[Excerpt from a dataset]
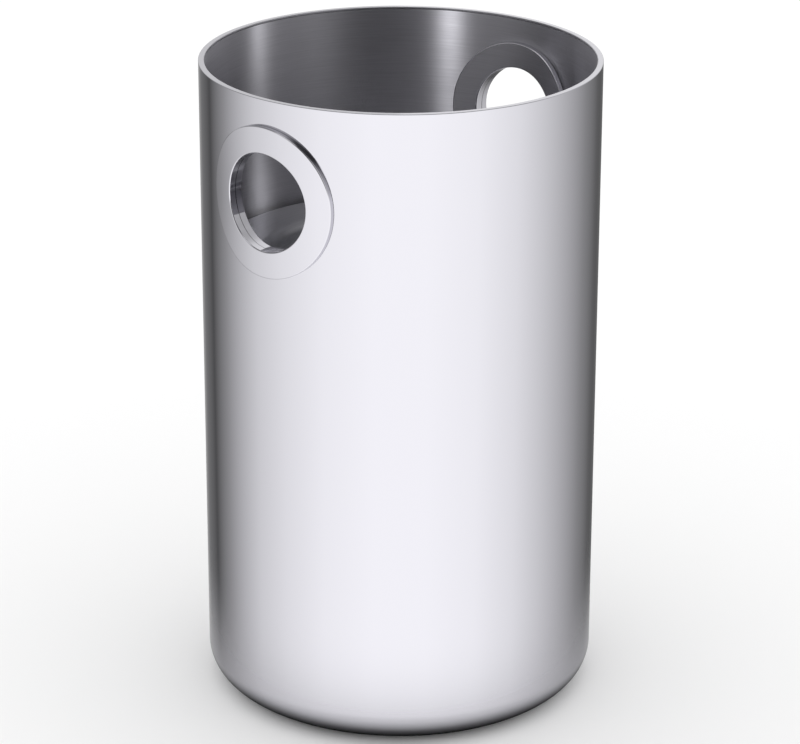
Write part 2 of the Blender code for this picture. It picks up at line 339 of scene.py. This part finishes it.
lower = room_ramp(ROOM_STOPS)
upper = room_ramp(UPPER_STOPS)
dimming = add_node(tree, "ShaderNodeMapRange",
                   {"Value": height, "From Min": DIM_FROM, "From Max": DIM_UNTIL,
                    "To Min": 1.0, "To Max": DIM_LEVEL}, interpolation_type="SMOOTHSTEP")
dimmed = add_node(tree, "ShaderNodeVectorMath",
                  {0: upper, "Scale": dimming.outputs["Result"]}, operation="SCALE")
panel = add_node(tree, "ShaderNodeMapRange",
                 {"Value": height, "From Min": PANEL_FROM, "From Max": PANEL_UNTIL,
                  "To Max": PANEL_LEVEL}, interpolation_type="SMOOTHSTEP")
ceiling = add_node(tree, "ShaderNodeVectorMath",
                   {0: dimmed.outputs["Vector"], 1: panel.outputs["Result"]})
above = add_node(tree, "ShaderNodeMapRange",
                 {"Value": height, "From Min": -HORIZON_BLUR, "From Max": HORIZON_BLUR},
                 interpolation_type="SMOOTHSTEP")
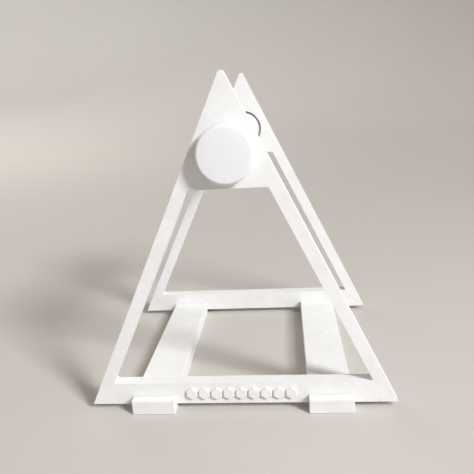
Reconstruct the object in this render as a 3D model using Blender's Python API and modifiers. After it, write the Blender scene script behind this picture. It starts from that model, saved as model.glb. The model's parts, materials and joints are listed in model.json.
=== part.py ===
"""Spool holder stand: two printed triangular side frames that slot into two notched
base rails, with an axle that turns in a 608 ball bearing at the head of each frame.

The origin is on the table, under the middle of the stand.  +X is to the right, +Y to
the back and +Z up, and lengths are in metres.  Everything at one end of the axle is
built once for the front and once more, turned half round, for the rear.
"""
from math import atan2, cos, hypot, pi, radians, sin, sqrt

import bmesh
import bpy
from mathutils import Matrix, Vector

MM = 0.001

# Driving dimensions -----------------------------------------------------------------

FRAME_BASE_WIDTH = 158 * MM
FRAME_APEX_HEIGHT = 162 * MM      # from the bottom edge to where the sides would meet
FRAME_THICKNESS = 7 * MM
FRAME_GAP = 115 * MM              # clear space for the spool, between the two frames
APEX_RADIUS = 1.2 * MM
LEG_WIDTH = 6.0 * MM              # square across the sloping leg
BAR_HEIGHT = 12 * MM
WINDOW_FILLET = 1 * MM
FRAME_EDGE_CHAMFER = 0.3 * MM
HEAD_SIDE_WALL = 4.4 * MM         # from the bearing seat to the sloping edges
HEAD_LOWER_WALL = 4.2 * MM        # from the bearing seat down to the window

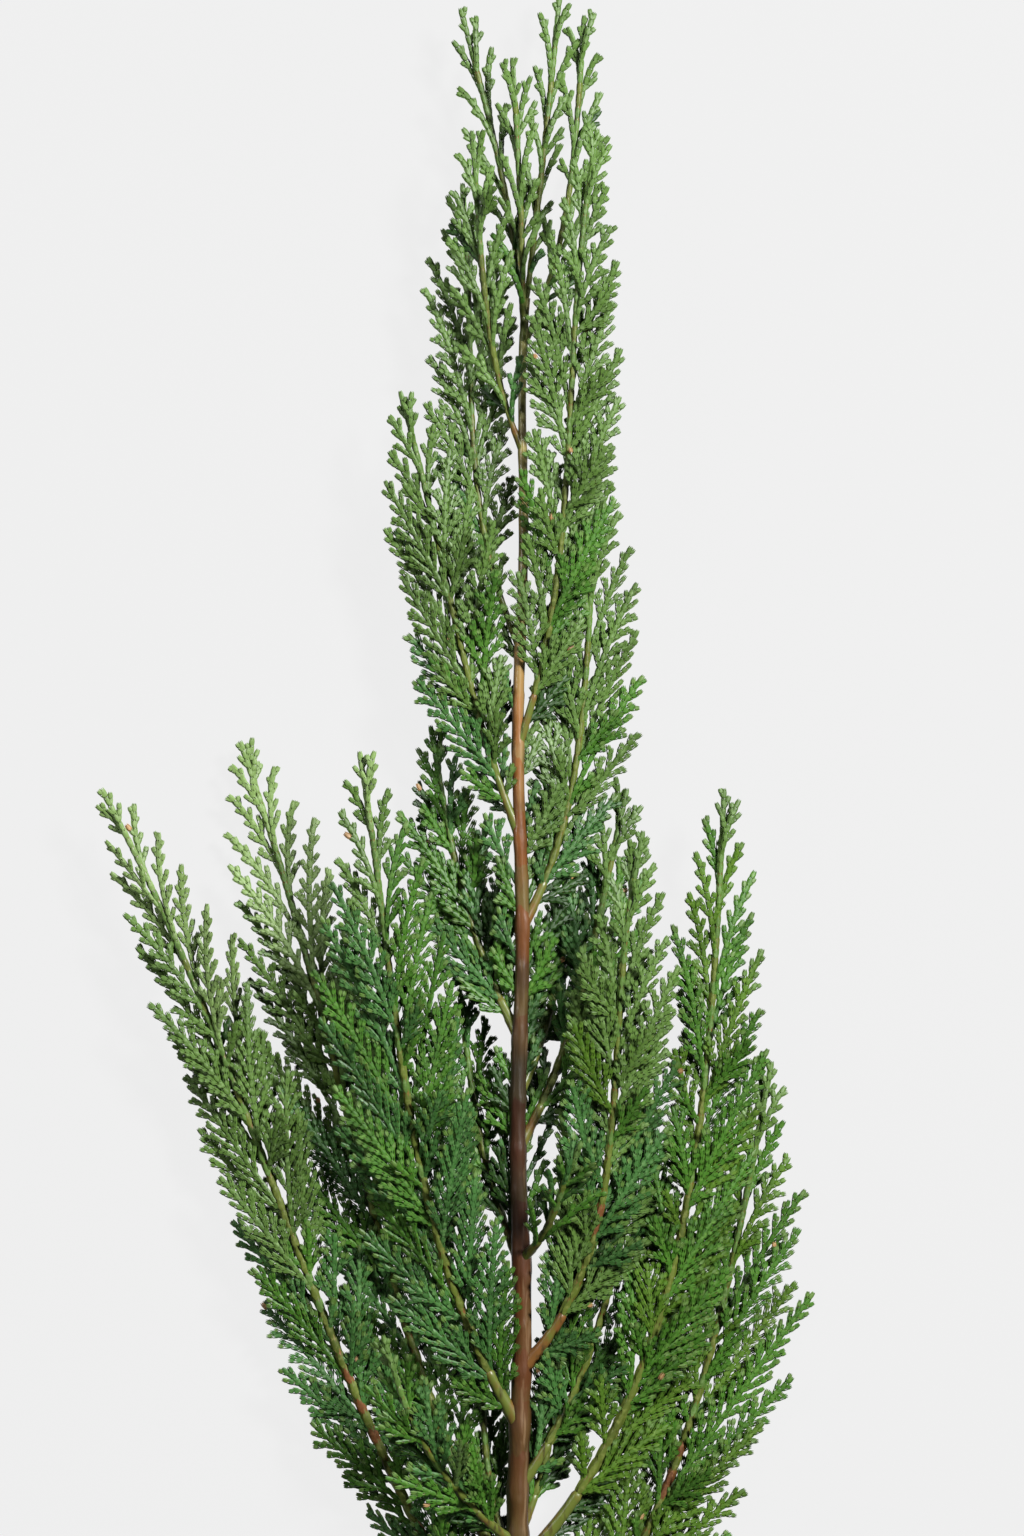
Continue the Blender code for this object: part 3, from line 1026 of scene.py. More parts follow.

__Directive__.
Extract exactly the run of lines beginning at the line with "Reconstruct the object" and ending at the line with "base rails, with", including both ends and nothing beyond them.

__Solution below__.
Reconstruct the object in this render as a 3D model using Blender's Python API and modifiers. After it, write the Blender scene script behind this picture. It starts from that model, saved as model.glb. The model's parts, materials and joints are listed in model.json.
=== part.py ===
"""Spool holder stand: two printed triangular side frames that slot into two notched
base rails, with an axle that turns in a 608 ball bearing at the head of each frame.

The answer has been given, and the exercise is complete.